** Start Recorded information **

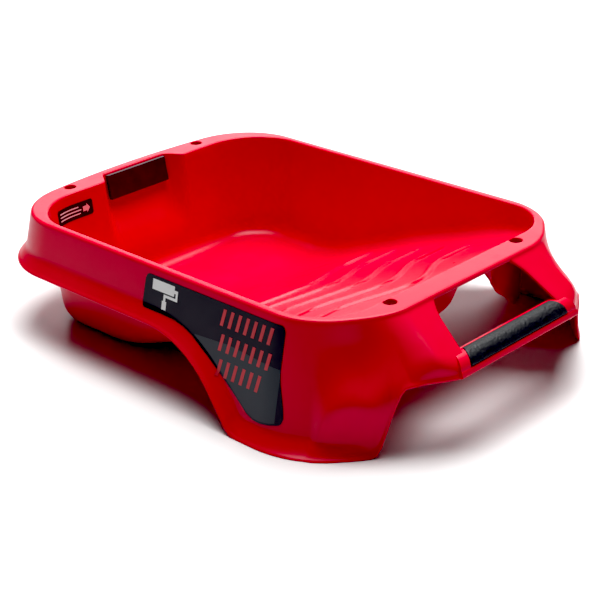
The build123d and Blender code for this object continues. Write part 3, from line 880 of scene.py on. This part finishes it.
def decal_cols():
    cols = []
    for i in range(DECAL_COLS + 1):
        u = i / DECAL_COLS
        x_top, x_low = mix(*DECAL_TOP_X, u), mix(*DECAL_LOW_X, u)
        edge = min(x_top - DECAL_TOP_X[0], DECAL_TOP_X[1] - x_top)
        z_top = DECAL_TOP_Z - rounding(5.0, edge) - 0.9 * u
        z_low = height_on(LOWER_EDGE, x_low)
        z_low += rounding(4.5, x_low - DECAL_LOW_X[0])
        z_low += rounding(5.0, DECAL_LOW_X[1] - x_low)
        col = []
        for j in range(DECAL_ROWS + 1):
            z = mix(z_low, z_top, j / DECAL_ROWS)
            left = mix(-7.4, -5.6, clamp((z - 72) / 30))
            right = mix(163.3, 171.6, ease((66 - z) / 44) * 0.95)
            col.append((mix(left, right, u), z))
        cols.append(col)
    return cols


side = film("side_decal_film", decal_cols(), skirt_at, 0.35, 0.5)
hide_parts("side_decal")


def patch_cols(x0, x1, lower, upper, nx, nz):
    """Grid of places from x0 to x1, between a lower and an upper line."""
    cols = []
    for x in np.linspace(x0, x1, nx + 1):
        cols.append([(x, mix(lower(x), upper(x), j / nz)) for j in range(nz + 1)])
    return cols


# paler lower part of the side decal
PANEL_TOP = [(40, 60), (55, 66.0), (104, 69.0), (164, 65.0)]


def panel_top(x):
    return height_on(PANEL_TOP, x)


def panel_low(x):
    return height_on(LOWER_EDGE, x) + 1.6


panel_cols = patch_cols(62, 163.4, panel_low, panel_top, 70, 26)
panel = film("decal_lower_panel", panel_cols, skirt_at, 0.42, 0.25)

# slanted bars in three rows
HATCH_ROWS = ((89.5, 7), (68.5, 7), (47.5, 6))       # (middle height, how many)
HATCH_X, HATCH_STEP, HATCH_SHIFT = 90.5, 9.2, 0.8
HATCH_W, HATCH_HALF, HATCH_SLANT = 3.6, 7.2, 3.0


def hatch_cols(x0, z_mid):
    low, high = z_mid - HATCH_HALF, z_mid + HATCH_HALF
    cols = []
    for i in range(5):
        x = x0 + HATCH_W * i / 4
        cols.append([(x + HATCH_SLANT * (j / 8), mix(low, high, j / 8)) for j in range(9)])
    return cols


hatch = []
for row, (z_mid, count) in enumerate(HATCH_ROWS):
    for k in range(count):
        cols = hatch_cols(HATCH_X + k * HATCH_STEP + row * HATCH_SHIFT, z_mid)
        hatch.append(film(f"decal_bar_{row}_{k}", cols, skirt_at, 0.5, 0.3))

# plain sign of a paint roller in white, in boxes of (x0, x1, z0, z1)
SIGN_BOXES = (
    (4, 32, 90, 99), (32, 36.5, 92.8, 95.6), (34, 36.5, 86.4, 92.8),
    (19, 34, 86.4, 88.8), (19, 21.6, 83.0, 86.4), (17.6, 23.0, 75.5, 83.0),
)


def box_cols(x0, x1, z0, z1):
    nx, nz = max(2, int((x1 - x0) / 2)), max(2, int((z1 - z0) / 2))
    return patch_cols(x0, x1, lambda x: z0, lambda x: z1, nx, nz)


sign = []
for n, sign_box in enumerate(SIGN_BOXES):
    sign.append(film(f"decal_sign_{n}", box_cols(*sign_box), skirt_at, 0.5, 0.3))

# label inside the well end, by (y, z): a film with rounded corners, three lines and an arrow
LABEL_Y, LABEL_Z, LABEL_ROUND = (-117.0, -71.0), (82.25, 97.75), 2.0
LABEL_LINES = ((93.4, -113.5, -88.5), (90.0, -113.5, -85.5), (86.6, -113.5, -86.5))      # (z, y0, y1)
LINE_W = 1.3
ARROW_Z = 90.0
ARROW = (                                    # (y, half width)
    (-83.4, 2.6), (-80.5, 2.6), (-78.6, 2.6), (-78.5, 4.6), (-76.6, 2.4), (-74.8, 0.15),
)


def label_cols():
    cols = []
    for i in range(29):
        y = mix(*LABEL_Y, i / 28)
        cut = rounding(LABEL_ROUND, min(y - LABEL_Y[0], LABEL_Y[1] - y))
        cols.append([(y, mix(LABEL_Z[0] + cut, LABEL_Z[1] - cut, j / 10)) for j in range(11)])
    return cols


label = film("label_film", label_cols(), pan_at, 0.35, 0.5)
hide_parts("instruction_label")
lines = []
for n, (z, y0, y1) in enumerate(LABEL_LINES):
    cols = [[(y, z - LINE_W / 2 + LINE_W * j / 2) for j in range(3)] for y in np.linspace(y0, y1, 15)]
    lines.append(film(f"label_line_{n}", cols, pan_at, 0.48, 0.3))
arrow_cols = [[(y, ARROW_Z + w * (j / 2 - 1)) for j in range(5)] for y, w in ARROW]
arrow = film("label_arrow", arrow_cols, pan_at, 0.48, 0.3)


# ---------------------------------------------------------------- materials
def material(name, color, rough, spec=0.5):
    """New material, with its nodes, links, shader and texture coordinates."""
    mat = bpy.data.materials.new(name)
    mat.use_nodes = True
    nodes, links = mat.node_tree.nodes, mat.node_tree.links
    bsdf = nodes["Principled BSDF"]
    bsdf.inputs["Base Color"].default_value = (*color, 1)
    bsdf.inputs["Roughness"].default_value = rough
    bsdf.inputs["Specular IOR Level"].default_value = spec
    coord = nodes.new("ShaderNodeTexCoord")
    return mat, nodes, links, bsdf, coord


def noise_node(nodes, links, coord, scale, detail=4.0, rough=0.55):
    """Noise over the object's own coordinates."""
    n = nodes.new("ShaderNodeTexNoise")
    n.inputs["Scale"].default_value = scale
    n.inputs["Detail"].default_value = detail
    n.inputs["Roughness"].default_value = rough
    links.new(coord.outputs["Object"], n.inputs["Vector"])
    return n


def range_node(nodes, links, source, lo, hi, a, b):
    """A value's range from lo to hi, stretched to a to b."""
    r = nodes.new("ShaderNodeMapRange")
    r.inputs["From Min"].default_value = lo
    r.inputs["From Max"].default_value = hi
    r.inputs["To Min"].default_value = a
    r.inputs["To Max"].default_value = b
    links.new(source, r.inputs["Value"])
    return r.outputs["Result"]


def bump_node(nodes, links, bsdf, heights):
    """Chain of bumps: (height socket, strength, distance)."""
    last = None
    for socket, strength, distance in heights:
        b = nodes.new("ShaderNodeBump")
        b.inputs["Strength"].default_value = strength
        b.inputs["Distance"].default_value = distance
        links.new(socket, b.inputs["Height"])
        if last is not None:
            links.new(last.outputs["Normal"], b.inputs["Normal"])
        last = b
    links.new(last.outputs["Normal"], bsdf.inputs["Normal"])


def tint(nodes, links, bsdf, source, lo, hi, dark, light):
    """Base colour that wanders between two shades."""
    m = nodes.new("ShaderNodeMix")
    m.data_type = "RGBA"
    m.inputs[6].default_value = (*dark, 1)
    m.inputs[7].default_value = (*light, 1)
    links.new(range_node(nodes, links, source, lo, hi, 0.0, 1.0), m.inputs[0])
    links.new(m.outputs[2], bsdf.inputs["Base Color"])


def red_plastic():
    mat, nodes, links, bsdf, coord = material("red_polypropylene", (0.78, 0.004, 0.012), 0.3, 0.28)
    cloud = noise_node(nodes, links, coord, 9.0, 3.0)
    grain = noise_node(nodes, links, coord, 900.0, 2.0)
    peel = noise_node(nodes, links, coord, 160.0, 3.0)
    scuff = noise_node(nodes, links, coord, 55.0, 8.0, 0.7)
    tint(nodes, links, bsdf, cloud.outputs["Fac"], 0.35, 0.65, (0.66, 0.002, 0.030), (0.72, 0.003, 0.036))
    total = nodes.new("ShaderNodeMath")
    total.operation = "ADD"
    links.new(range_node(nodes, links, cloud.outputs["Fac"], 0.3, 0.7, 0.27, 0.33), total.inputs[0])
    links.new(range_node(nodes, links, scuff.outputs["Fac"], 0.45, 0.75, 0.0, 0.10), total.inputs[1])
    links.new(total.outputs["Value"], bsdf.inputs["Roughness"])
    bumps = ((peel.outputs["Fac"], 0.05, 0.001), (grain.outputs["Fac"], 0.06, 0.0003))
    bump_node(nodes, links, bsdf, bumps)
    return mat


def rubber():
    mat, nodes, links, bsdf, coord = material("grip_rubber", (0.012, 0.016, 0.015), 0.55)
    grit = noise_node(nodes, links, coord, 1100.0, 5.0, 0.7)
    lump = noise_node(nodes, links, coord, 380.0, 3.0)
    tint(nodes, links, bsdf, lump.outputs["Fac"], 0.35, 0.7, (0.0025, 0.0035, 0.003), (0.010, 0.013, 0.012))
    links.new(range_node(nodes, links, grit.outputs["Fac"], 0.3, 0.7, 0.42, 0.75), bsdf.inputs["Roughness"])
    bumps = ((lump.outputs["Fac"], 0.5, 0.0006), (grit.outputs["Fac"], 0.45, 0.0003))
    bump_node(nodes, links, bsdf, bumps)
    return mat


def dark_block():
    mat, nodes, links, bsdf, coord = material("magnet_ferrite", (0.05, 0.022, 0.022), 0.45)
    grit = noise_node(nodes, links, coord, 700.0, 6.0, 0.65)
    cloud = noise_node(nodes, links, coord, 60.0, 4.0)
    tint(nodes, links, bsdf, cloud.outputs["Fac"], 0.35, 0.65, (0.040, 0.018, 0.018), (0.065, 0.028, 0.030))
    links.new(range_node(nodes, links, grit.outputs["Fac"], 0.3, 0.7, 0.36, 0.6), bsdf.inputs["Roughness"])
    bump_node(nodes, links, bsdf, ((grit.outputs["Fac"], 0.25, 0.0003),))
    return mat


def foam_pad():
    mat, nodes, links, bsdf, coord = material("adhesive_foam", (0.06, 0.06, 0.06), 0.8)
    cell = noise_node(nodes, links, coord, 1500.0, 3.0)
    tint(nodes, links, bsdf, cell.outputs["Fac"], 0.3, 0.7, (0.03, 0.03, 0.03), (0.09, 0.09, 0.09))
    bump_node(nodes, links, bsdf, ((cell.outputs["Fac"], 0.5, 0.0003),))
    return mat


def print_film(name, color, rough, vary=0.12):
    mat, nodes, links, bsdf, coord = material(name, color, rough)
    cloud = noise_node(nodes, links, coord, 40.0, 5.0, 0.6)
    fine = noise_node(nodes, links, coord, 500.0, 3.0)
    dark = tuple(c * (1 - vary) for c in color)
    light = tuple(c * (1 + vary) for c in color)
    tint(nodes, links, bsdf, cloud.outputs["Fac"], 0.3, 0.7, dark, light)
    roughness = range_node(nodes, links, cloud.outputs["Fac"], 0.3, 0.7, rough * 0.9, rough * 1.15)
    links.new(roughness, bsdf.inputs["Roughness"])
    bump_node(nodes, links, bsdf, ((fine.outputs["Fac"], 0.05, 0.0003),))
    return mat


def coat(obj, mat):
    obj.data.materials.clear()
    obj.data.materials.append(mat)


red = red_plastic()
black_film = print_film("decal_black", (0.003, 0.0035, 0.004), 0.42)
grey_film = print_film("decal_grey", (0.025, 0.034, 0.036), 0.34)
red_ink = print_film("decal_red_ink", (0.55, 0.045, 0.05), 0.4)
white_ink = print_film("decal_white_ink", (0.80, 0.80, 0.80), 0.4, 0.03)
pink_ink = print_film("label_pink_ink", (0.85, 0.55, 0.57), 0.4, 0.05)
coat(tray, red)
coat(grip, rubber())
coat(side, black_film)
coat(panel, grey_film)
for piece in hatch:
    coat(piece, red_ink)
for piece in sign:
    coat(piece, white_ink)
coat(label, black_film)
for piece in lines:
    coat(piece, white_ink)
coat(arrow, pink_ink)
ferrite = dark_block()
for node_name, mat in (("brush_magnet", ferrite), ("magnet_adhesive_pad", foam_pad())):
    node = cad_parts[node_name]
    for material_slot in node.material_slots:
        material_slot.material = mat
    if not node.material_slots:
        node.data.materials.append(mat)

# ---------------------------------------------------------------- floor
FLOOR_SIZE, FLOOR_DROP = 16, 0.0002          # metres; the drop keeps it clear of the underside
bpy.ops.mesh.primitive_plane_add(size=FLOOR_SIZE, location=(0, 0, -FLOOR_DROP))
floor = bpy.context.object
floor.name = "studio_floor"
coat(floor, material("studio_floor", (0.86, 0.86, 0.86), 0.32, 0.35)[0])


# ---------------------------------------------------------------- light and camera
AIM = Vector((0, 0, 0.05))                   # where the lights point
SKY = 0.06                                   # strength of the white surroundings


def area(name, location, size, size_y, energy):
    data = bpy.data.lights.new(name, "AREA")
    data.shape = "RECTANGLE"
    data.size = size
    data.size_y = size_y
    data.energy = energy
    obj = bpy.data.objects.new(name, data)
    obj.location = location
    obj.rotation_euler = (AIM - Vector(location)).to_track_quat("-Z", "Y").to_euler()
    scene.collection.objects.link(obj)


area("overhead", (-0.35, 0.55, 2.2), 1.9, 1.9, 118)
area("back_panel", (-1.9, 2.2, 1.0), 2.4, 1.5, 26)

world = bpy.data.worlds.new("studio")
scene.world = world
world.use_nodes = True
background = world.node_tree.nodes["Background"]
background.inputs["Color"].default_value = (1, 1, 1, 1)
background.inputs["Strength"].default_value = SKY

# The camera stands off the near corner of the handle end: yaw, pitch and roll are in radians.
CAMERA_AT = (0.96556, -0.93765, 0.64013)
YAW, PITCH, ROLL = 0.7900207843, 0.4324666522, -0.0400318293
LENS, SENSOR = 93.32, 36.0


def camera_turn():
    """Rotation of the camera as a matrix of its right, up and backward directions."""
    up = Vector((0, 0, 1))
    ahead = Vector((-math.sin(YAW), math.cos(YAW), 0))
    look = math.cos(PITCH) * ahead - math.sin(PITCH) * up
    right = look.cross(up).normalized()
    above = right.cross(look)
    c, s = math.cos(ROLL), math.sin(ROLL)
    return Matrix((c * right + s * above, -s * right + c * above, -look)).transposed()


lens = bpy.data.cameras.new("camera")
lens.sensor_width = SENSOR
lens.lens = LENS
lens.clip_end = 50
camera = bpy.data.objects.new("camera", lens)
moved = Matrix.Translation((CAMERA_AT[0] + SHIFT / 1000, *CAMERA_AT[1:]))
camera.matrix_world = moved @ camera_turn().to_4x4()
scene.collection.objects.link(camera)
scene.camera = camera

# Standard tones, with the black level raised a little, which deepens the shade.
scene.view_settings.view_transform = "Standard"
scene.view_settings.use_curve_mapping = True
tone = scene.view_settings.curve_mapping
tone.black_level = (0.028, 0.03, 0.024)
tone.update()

** End Recorded information **

• Exercise task: Starting at the line that contains "node = cad_parts[node_name]", set down every line up to and including the line that contains "0.86), 0.32, 0.35)[0])", exactly as given, and no other line.

• Task answer:
    node = cad_parts[node_name]
    for material_slot in node.material_slots:
        material_slot.material = mat
    if not node.material_slots:
        node.data.materials.append(mat)

# ---------------------------------------------------------------- floor
FLOOR_SIZE, FLOOR_DROP = 16, 0.0002          # metres; the drop keeps it clear of the underside
bpy.ops.mesh.primitive_plane_add(size=FLOOR_SIZE, location=(0, 0, -FLOOR_DROP))
floor = bpy.context.object
floor.name = "studio_floor"
coat(floor, material("studio_floor", (0.86, 0.86, 0.86), 0.32, 0.35)[0])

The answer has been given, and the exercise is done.